Di sisi lain,  penulis mengapresiasi semangat pembentuk undang-undang Pemilu dalam hal ini eksekutif dan legislatif. Terutama terkait perbuatan korupsi Pemilu yang terdiri dari 3 (tiga) elemen yaitu politik transaksional, penggunaan fasilitas negara, dan manipulasi dana kampanye. Menurut Lukman Edy, politik uang ini sangat sulit untuk dihindari bukan berarti tidak mungkin untuk dihindari, oleh karena itu Mahkamah Agung menilai politik uang merupakan kejahatan besar dan harus dihukum berat minimal 5 tahun.[7] Pada kenyataannya regulasi  Pemilu yang disahkan pada 15 Agustus 2017 ini memberikan sanksi pidana penjara paling lama 2 tahun penjara saja. Penerapan sanksi pidana bagi pelaku politik uang akan sangat efektif diterapkan di lapangan jika beberapa prasyarat dipenuhi yakni adanya sanksi administratif bagi peserta pemilu yang tidak mendaftarkan pelaksana kampanye dan tim kampanyenya ke KPU, adanya penjelasan mengenai definisi kampanye yang tidak multitafsir, serta adanya perubahan regulasi terkait pelapor yang dimungkinkan identitasnya tidak diungkap (anonim) sebagai mana dalam UU Tindak Pidana Korupsi, serta perlindungan  bagi saksi fakta, dan terakhir penguatan di Sentragakkumdu yang terdiri atas jaksa, penyidik dan pengawas Pemilu. Alternatif lain perlu dipikirkan dalam proses menurunkan praktik politik uang di tingkat lokal, salah satunya adalah membuka ruang regulasi berupa memberikan sanksi administratif kepada pelanggar berupa larangan mengikuti tahapan tertentu dalam Pemilu dengan membayar sejumlah denda pada negara, serta dapat memberikan penguatan kewenangan pada Bawaslu di tingkat Kabupaten/Kota  untuk mendiskualifikasi peserta Pemilu dalam sidang pemeriksaan. Hal ini menurut penulis akan memberikan efek jera bagi peserta Pemilu. Karena substansi mereka melakukan pelanggaran adalah ingin merebut hati pemilih tanpa mengedepankan program tapi dengan uang. Namun untuk pelaku korupsi Pemilu dengan skala masif yang dilakukan secara sistemik dan terstruktur maka penulis tetap berpendapat pasal pidana dapat diterapkan sebagai ultimum remedium, yakni upaya terakhir dalam penegakan hukum setelah upaya pencegahan, pengawasan dan administrasi ditempuh.
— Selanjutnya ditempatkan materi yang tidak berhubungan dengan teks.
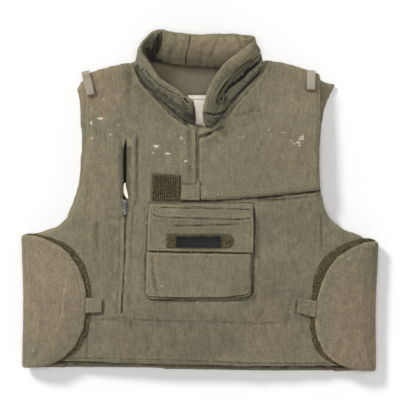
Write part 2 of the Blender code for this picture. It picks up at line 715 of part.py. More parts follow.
def make_side_flap(name, side, edge, low_half_width):
    """A side flap whose fold stands low_half_width out at the hem, and draws in at its waist."""
    path = smooth_path(edge, 0.020)
    top, bottom = path[0][1], path[-1][1]
    rows = [path[0], edge_at(path, top - WING_END)]
    rows += [p for p in path if top - 2 * WING_END > p[1] > bottom + 2 * WING_END]
    rows += [edge_at(path, bottom + WING_END), path[-1]]
    rings = []
    for k, (x, y) in enumerate(rows):
        share = (y - bottom) / (top - bottom)
        thick = WING_THICK * (0.62 if k in (0, len(rows) - 1) else 1.0)
        half_width = low_half_width + (HALF_WIDTH - low_half_width) * share
        half_width -= WING_WAIST * math.sin(math.pi * share) ** 2
        rings.append(wing_ring(side, x, y, half_width, WING_SLANT * share**3, thick))
    bridged(name, rings, OLIVE, ladder=True)


def make_loop_field(name, outer_edge):
    """A curved band of loop tape on the front panel, partly under the side flap."""
    outer = smooth_path(outer_edge, 0.015)
    inner = []
    for k, (x, y) in enumerate(outer):
        ahead = outer[min(k + 1, len(outer) - 1)]
        behind = outer[max(k - 1, 0)]
        dx, dy = ahead[0] - behind[0], ahead[1] - behind[1]
        run = math.hypot(dx, dy)
        towards_side = -math.copysign(1.0, x) * LOOP_TAPE_WIDTH / run
        end_share = smoothstep(min(k, len(outer) - 1 - k) / 3)
        width = towards_side * (0.25 + 0.75 * end_share)
        inner.append((x + dy * width, y - dx * width))
    laid_tape(name, joined(outer, reversed(inner)), front_top, LOOP_TAPE_THICK, DARK_LOOP, grid=0.05)


def make_pull_tab(name, corners):
    """A folded tab of tape sewn to the side flap's edge: root corners first, then its free corners."""
    root_top, root_low, free_low, free_top = corners
    outline = box_outline([root_top, root_low, free_low, free_top], 0.013)
    free_x = (free_low[0] + free_top[0]) / 2
    root_x = (root_low[0] + root_top[0]) / 2

    def under(x, y):
        share = smoothstep((x - root_x) / (free_x - root_x))
        return wing_under(x, y) + 0.0026 - 0.0012 * share

    panel(name, outline, under, lambda x, y: under(x, y) + 2 * TAPE_THICK, OLIVE, roll=0.001, grid=0.013)


def make_side_pieces():
    make_side_flap("side_flap_left", -1, LEFT_FLAP_EDGE, 0.2842)
    make_side_flap("side_flap_right", 1, RIGHT_FLAP_EDGE, 0.2810)
    make_loop_field("loop_field_left", LEFT_LOOP_EDGE)
    make_loop_field("loop_field_right", RIGHT_LOOP_EDGE)
    make_pull_tab(
        "pull_tab_left", [(-0.1828, -0.1560), (-0.1834, -0.1806), (-0.1575, -0.1797), (-0.1567, -0.1575)]
    )
    make_pull_tab(
        "pull_tab_right", [(0.1872, -0.1614), (0.1844, -0.1880), (0.1546, -0.1796), (0.1582, -0.1562)]
    )


# Small pieces


def make_shoulder_loop(name, low_end, shoulder_end, width, surface, seam_z):
    """A strip of tape folded under at its lower end and led over the shoulder into its seam."""
    low = Vector(low_end)
    high = Vector(shoulder_end)
    along = (high - low).normalized()
    side = Vector((-along.y, along.x)) * width / 2
    run = (high - low).length
    route = (
        (0.0120, 0.0013), (0.0035, 0.0013), (0.0006, 0.0040), (0.0040, 0.0078), (run * 0.35, 0.0090),
        (run * 0.72, 0.0082), (run - 0.0035, 0.0050), (run, -0.0015), (run + 0.0004, seam_z),
    )
    middle = [(v, surface(*(low + along * v)) + z if k < 8 else z) for k, (v, z) in enumerate(route)]
    outer, inner = [], []
    for k, (v, z) in enumerate(middle):
        ahead, behind = middle[min(k + 1, 8)], middle[max(k - 1, 0)]
        direction = Vector((ahead[0] - behind[0], ahead[1] - behind[1])).normalized()
        normal = Vector((-direction.y, direction.x)) * TAPE_THICK / 2
        outer.append((v + normal.x, z + normal.y))
        inner.append((v - normal.x, z - normal.y))
    rings = []
    for share in (-1.0, 1.0):
        rings.append([
            (*(low + along * v + side * share), z) for v, z in outer + list(reversed(inner))
        ])
    bridged(name, rings, PALE_TAPE, ladder=True)


def make_neck_label():
    label = box_outline([(-0.0190, 0.1682), (-0.0185, 0.1140), (0.0220, 0.1140), (0.0225, 0.1682)])
    laid_tape("neck_label", label, lambda x, y: BACK_THICK, LABEL_THICK, WHITE_CLOTH)


def make_pocket_zip():
    """The two tapes beside the zip's open stretch, its slider and the pull that hangs from it."""
    rows = named_rows(ZIP_COLUMNS, ZIP_ROWS[1:5])
    for name, side in (("zip_tape_left", -1.0), ("zip_tape_right", 1.0)):
        near = [(r["x"] + side * (r["half_gap"] + 0.0006), r["y"]) for r in rows]
        far = [(x + side * 0.0040, y) for x, y in reversed(near)]
        laid_tape(name, near + far, front_top, 0.0010, BLACK_ZIP)
    body = rounded_box((-0.1238, -0.0125), (-0.1156, -0.0005), 0.0020)
    laid_tape("zip_slider", body, front_top, 0.0034, GREY_METAL, roll=0.0010)
    pull = rounded_box((-0.1226, -0.0262), (-0.1172, -0.0129), 0.0016)
    laid_tape("zip_pull", pull, front_top, 0.0018, GREY_METAL, roll=0.0006)


def make_collar_zip():
    """The zip tape above the collar's slot, on its two front stretches, and a slider at each end."""
    collar_strip("collar_zip_left", 1.0, 4.5, 0.045, 0.065, 0.0012, BLACK_ZIP, 7)
    collar_strip("collar_zip_right", 14.5, 17.5, 0.100, 0.065, 0.0012, BLACK_ZIP, 6)
    collar_strip("collar_slider_left", 0.72, 1.02, 0.15, 0.18, 0.0032, GREY_METAL, 2)
    collar_strip("collar_slider_right", 17.04, 17.30, -0.07, 0.13, 0.0032, GREY_METAL, 2)


def centre_on_origin():
    """Moves everything so that the origin is under the middle of the vest's box."""
    points = [v.co for obj in bpy.data.objects if not obj.hide_render for v in obj.data.vertices]
    low = [min(p[i] for p in points) for i in range(3)]
    high = [max(p[i] for p in points) for i in range(3)]
    shift = Matrix.Translation((-(low[0] + high[0]) / 2, -(low[1] + high[1]) / 2, -low[2]))
    for obj in bpy.data.objects:
        obj.data.transform(shift)


def main():
    for obj in list(bpy.data.objects):
        bpy.data.objects.remove(obj)
    make_back_panel()
    make_front_panel()
    make_chest_flap()
    make_front_closure()
    make_pocket()
    make_side_pieces()
    make_collar()
    make_collar_zip()
    make_pocket_zip()
    make_neck_label()
    make_shoulder_loop(
        "shoulder_loop_left", (-0.1744, 0.1665), (-0.1839, 0.2072), 0.0128, front_top, BACK_THICK
    )
    make_shoulder_loop(
        "shoulder_loop_right", (0.1768, 0.1735), (0.1784, 0.2092), 0.0128, chest_flap_top, BACK_THICK
    )
    centre_on_origin()


main()
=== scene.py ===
"""Looks of the padded flak vest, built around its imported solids.

Each padded panel is a copy of its solid, remeshed, blown up a little as cloth between its held
seams, and then given the folds, seams and puckers that the photograph shows. Tapes, zips, the
rubber patch and the stitches are modelled on top of the cloth that carries them.
"""

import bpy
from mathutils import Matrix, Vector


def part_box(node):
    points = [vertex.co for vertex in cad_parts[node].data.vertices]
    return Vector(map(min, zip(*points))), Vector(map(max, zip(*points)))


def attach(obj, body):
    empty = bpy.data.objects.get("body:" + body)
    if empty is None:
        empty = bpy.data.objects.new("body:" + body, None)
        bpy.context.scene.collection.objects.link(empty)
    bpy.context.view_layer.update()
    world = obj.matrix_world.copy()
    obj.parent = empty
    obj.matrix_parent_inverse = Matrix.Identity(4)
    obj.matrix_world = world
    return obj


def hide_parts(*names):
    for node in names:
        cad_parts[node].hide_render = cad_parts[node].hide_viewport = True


bl_info = {
    "name": "Flak Vest",
    "version": (1, 0, 0),
    "blender": (4, 5, 0),
    "location": "View3D > Sidebar > Vest",
    "description": "Makes the cloth, tapes, zips and stitches of a padded flak vest",
    "category": "Object",
}

import itertools
import math

import bmesh
import bpy
import numpy as np
from mathutils import Vector
from mathutils.bvhtree import BVHTree
from mathutils.kdtree import KDTree

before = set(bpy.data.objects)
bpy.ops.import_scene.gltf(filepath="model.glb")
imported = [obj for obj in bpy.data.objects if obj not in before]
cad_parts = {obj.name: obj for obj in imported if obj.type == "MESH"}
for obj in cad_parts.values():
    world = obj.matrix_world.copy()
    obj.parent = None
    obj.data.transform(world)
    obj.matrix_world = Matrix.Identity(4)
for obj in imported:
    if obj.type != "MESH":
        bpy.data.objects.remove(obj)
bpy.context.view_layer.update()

# The photograph's frame: 400 pixels across, 1.6 mm of the vest to a pixel
PIXEL = 0.0016
PHOTO_MIDDLE = 200.0
PHOTO_SHIFT = 0.00175

# Finished pieces by their keys, for laying other things on them
PIECES = {}


def spot(px, py):
    """The place on the vest, in metres, of a point in the photograph's frame."""
    return (px - PHOTO_MIDDLE) * PIXEL, (PHOTO_MIDDLE - py) * PIXEL + PHOTO_SHIFT


def spots(pairs):
    return np.array([spot(*p) for p in pairs])


def linear(text):
    """An sRGB hex colour as linear values."""
    values = []
    for k in (1, 3, 5):
        c = int(text[k:k + 2], 16) / 255.0
        values.append(c / 12.92 if c <= 0.04045 else ((c + 0.055) / 1.055) ** 2.4)
    return tuple(values)


# Lines that both a seam and its stitches follow, in the photograph's frame
CLOSED_ZIP = ((126, 212), (125.2, 240), (124.6, 262), (122.9, 290), (121.7, 314.5))
ZIP_OUTER_LINE = ((120.4, 134), (120, 200), (118.8, 262), (116.6, 316))
ZIP_INNER_LINE = ((133, 211), (130.6, 262), (129, 317))
FLAP_LINES = {
    "left": (
        (25, 241), (40, 243.5), (53, 248), (65, 257), (73.5, 268), (78, 280), (80.8, 296), (80.3, 315),
        (77.5, 329), (70.5, 342), (61, 353), (47, 361), (30, 362.5)),
    "right": (
        (374, 248.5), (358, 250.5), (346, 256), (336, 267), (328, 281), (324, 297), (320.5, 321), (323, 338),
        (329.5, 351), (340, 361), (356, 366)),
}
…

[1] https://www.cnnindonesia.com/olahraga/20190926084711-142-434142/meme-lucu-morata-main-delapan-menit-dan-kena-kartu-merah diakses 26 September 2019 pukul 16:33 wib

[2] Undang-Undang No.7 Tahun 2017 tentang Pemilu Pasal 93 s.d 96

[3] Bawaslu Kota Cimahi.2019.Laporan Komprehensif Hasil Pengawasan Pemilu 2019.Cimahi. hlm 175 dan 184.

[4] Irawan,Ade dkk.2014. Panduan Pemantauan Korupsi Pemilu. ICW:Jakarta.Hlm 8.

[5] UU No.7 Tahun 2017 Pasal 280 ayat (1) huruf h dan huruf j.

[6] Perbawaslu No.8 Tahun 2018 Tentang Penyelesaian Pelanggaran Administratif Pemilu Pasal 36 . Sanksi terhadap terlapor/pelaku Pelanggaran Administratif Pemilu adalah: a. Perbaikan administrasi terhadap tata cara, prosedur, atau mekanisme sesuai dengan ketentuan peraturan perundang-undangan; b. teguran tertulis; c. tidak diikutkan pada tahapan tertentu dalam penyelenggaraan Pemilu; dan/atau d. Sanksi administratif lainnya sesuai dengan ketentuan dalam undang-undang mengenai Pemilu

[7] Edy, Lukman.2017. Konsolidasi Demokrasi Indonesia.(Original Intent Undang-Undang Pemilu).RMBOOKS:Jakarta.hlm 213.